A spell inside the 22 was rewarded through the left boot of Tovey after 26 minutes and they swiftly returned with Zebre skipper George Biagi yellow-carded for taking out a lineout jumper for the second time.

The subsequent driving lineout saw number eight Ed Jackson barge over from close range with Tovey adding the extras.

Just as we hoped the Dragons would put their foot down they returned to their error-strewn ways and they were lucky to be 13-0 up at the break – hapless Zebre fly-half Ulrich Beyers missed a routine penalty from in front of the sticks.

The Dragons started the second half on the front foot but, you guessed it, failed to make their pressure count.

And instead of the home side putting the squeeze on it was the visitors that grew into the game, albeit in a similarly toothless fashion.

It took until the 79th minute for the Dragons to get back into enemy territory... and they gave away a penalty from their attempted driving lineout.

World Cup fever won’t last long if next Friday’s action between England and Fiji serves up a similar ‘treat’.

Dragons: T Prydie, A Hewitt, T Morgan, A Warren, N Scott (C Meyer 70), J Tovey (D Jones 58), S Pretorius (C Davies 56), B Stankovich (P Price 52), R Thomas (captain, H Gustafson 75), B Harris (S Knight 52), C Hill, R Landman, L Evans (J Thomas 36), N Cudd (J Benjamin 67), E Jackson.

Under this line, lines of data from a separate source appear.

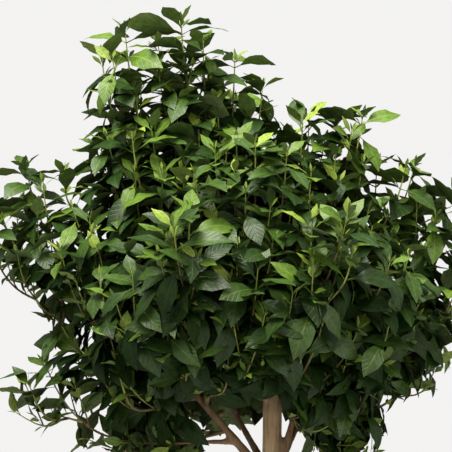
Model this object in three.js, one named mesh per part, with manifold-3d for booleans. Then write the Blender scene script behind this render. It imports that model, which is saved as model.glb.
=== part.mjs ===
// A standard (lollipop) topiary: a broad-leaved evergreen shrub on one bare stem, in a plain clay pot.
// Millimetres, +Z up, the front towards -Y. The origin is the centre of the pot's flat underside.
import * as THREE from "three";
import { mergeVertices } from "three/addons/utils/BufferGeometryUtils.js";
import Module from "manifold-3d";

const wasm = await Module();
wasm.setup();

// ---- Driving dimensions ----
const gap = 0.4; // clearance between neighbouring solids
const pot = { height: 280, topRadius: 160, baseRadius: 116, wall: 12, floor: 16, rimHeight: 44, rimStep: 8 };
const soil = { belowRim: 28, rounding: 5 };
const soilLevel = pot.height - soil.belowRim;
const clearStem = 546; // bare stem from the soil to the fork
const fork = soilLevel + clearStem;
const trunk = { footRadius: 17, topRadius: 11.5, flareRadius: 12, flareHeight: 60, leaderLength: 116, bow: 5 };
const facets = { pot: 32, trunkSides: 20, trunkSteps: 14, boughSides: 7, boughSteps: 5 };
const unevenness = 0.11; // how far a mass's surface swells and dips, as a share of its reach

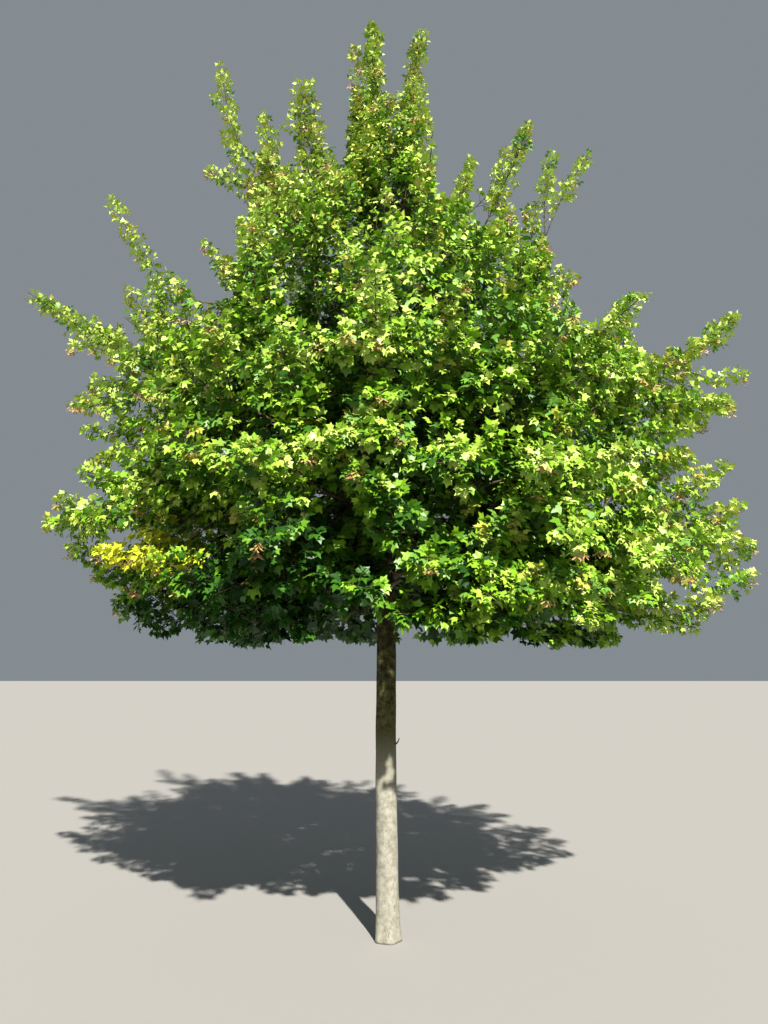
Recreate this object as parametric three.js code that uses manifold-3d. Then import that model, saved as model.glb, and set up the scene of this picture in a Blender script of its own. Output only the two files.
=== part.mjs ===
// A young maple in full leaf: one straight trunk, 5.5 m tall, with a crown 4.4 m across.
// Millimetres, +Z up, seen from the front along +Y. The origin is the middle of the flat cut at ground level.
// The trunk runs up through the crown to the fork of its two leaders. A limb is one line from the trunk to
// the tip of its shoot: the bare first part is a bough, and the rest is the stem of a mass of foliage.

import * as THREE from 'three';
import { mergeVertices } from 'three/addons/utils/BufferGeometryUtils.js';
import Module from 'manifold-3d';

const wasm = await Module();
wasm.setup();

// The trunk
const FORK_HEIGHT = 3650;
const TRUNK_FOOT_RADIUS = 62;
const TRUNK_CLEAR_HEIGHT = 1500; // the clear stem below the crown
const TRUNK_CLEAR_RADIUS = 54.5;
const TRUNK_FORK_RADIUS = 22;
const TRUNK_TAPER_POWER = 1.15;
const TRUNK_LEAN = [-22, 16]; // of its top, in X and Y
const TRUNK_SWAY = 9;
const TRUNK_SWAY_PHASE = 0.9 * Math.PI;
const TRUNK_SIDES = 18;
const TRUNK_RINGS = 13;
const TRUNK_RING_POWER = 1.7; // above 1, the rings crowd towards the flare
const FLARE = 12; // how far the root flare stands out at the ground
const FLARE_HEIGHT = 110; // it fades by 1/e in this height
const FLARE_LOBES = 5;
const FLARE_LOBE_DEPTH = 0.4;

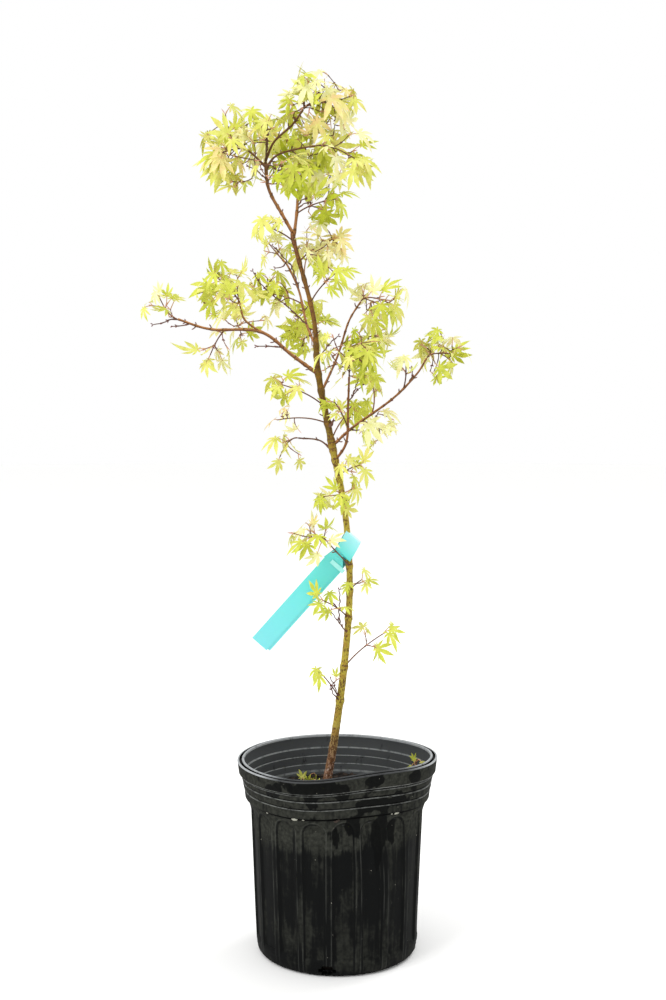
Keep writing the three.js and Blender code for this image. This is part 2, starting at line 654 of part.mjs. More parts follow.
function massMesh(name, owner) {
  const mass = MASSES[name];
  const stem = stems[owner];
  const taper = (from, to) => (t) => THREE.MathUtils.lerp(from, to, t);
  const shootRadius = taper(TWIG * SHOOT_TAPER[0], TWIG * SHOOT_TAPER[1]);
  let solid = solidFrom(sweep(stem, taper(TWIG, TWIG * TWIG_TAPER), 3, 4));
  for (const [from, to] of mass.shoots) {
    const reach = to.clone().add(to.clone().sub(from).setLength(SHOOT_OVERLAP));
    solid = solid.add(solidFrom(sweep(new THREE.LineCurve3(from, reach), shootRadius, 3, 1)));
  }
  for (const leaf of mass.leaves) solid = solid.add(leafSolid(leaf));
  if (mass[0]) solid = solid.subtract(swollen[mass[0]]);
  const mesh = finish(name, geometryFrom(largest(solid)), LEAF_GREENS[owner % LEAF_GREENS.length], 0.55);
  mesh.material.side = THREE.DoubleSide;
  return mesh;
}

const maple = new THREE.Group();
maple.add(makePot(), makeSoil(), ...makeLimbs(), makeTag());
const names = Object.keys(MASSES);
names.forEach(growMass);
maple.add(...names.map(massMesh));

export default maple;
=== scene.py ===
import math
import random
from functools import partial

import bmesh
import bpy
import numpy as np
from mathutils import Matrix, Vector, noise


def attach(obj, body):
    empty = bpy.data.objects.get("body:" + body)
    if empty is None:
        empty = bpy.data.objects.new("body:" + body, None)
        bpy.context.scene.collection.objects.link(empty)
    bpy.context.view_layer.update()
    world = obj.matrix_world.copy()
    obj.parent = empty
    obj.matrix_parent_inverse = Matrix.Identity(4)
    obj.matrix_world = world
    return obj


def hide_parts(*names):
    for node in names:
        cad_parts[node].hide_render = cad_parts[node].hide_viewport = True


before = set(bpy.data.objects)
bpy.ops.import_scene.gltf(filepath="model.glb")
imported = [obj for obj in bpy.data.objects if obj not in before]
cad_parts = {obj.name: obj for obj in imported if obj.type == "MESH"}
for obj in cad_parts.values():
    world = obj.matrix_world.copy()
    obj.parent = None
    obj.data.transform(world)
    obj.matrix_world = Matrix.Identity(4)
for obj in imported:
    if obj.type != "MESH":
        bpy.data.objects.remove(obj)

MM = 0.001
scene = bpy.context.scene
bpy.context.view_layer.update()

# Camera and studio
# The camera stands a little above the middle of the plant and looks slightly down, as in the
# photograph. The studio is a pale floor under an even white sky, with soft lamps high on both sides.

CAMERA_PLACE = (-3.3, -1128, 453)
CAMERA_DOWN = 4.1
LENS = 50
FLOOR_RADIUS = 9000
FLOOR_COLOUR = "#fbfbfa"
SKY_SHOWN = 1.0
SKY_LIGHT = 1.03
LAMPS = {
    "key": {"place": (-1500, -1300, 2100), "size": 1200, "watts": 30},
    "back": {"place": (1500, 1300, 1900), "size": 1200, "watts": 22},
}
LAMPS_AIM = (0, 0, 400)


def linear(colour):
    """A hex sRGB colour as linear red, green, blue and alpha."""
    parts = [int(colour[i:i + 2], 16) / 255 for i in (1, 3, 5)]
    return [p / 12.92 if p <= 0.04045 else ((p + 0.055) / 1.055) ** 2.4 for p in parts] + [1]


def add_node(tree, kind, *values, out=None, **named):
    """A shader node: its inputs in their order or by their names, and its settings in small letters.

    An input is a plain value, a hex colour or what another node gives. The call gives the output that is
    named, or else the first that the node has in use.
    """
    node = tree.nodes.new("ShaderNode" + kind)
    for name, value in named.items():
        if name[0].islower():
            setattr(node, name, value)
    in_order = zip([socket for socket in node.inputs if socket.enabled], values)
    by_name = [(node.inputs[name.replace("_", " ")], named[name]) for name in named if name[0].isupper()]
    for socket, value in [*in_order, *by_name]:
        if isinstance(value, bpy.types.NodeSocket):
            tree.links.new(value, socket)
        else:
            socket.default_value = linear(value) if isinstance(value, str) else value
    return node.outputs[out] if out else next(socket for socket in node.outputs if socket.enabled)


def new_material(name, **inputs):
    """A material whose shader has the inputs that are the same all over it, and its own add_node."""
    material = bpy.data.materials.new(name)
    material.use_nodes = True
    shader = material.node_tree.nodes["Principled BSDF"]
    for key, value in inputs.items():
        shader.inputs[key.replace("_", " ")].default_value = value
    return material, partial(add_node, material.node_tree)


def new_object(name, data):
    """An object in the scene that holds the given data."""
    made = bpy.data.objects.new(name, data)
    scene.collection.objects.link(made)
    return made


camera = new_object("camera", bpy.data.cameras.new("camera"))
camera.data.lens = LENS
camera.data.clip_start = 10 * MM
camera.location = Vector(CAMERA_PLACE) * MM
camera.rotation_euler = (math.radians(90 - CAMERA_DOWN), 0, 0)
scene.camera = camera
scene.view_settings.view_transform = "Standard"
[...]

Scorers: try – E Jackson; conversion – J Tovey; penalties – J Tovey (2)

Zebre: D Berryman, G Di Giulio, T Castello (M Azzolini 76), M Pratichetti, M Visentin, U Beyers, L Burgess (F Semenzato 70), B Postiglioni (A De Marchi 63), T D’Apice (O Fabiani 72), P Ceccarelli (E Coria Marchetti 58), M Bortolami (M Sutto 46), G Biagi (captain), P Derbyshire (E Caffini 50), M Mbanda, A Van Schalkwyk.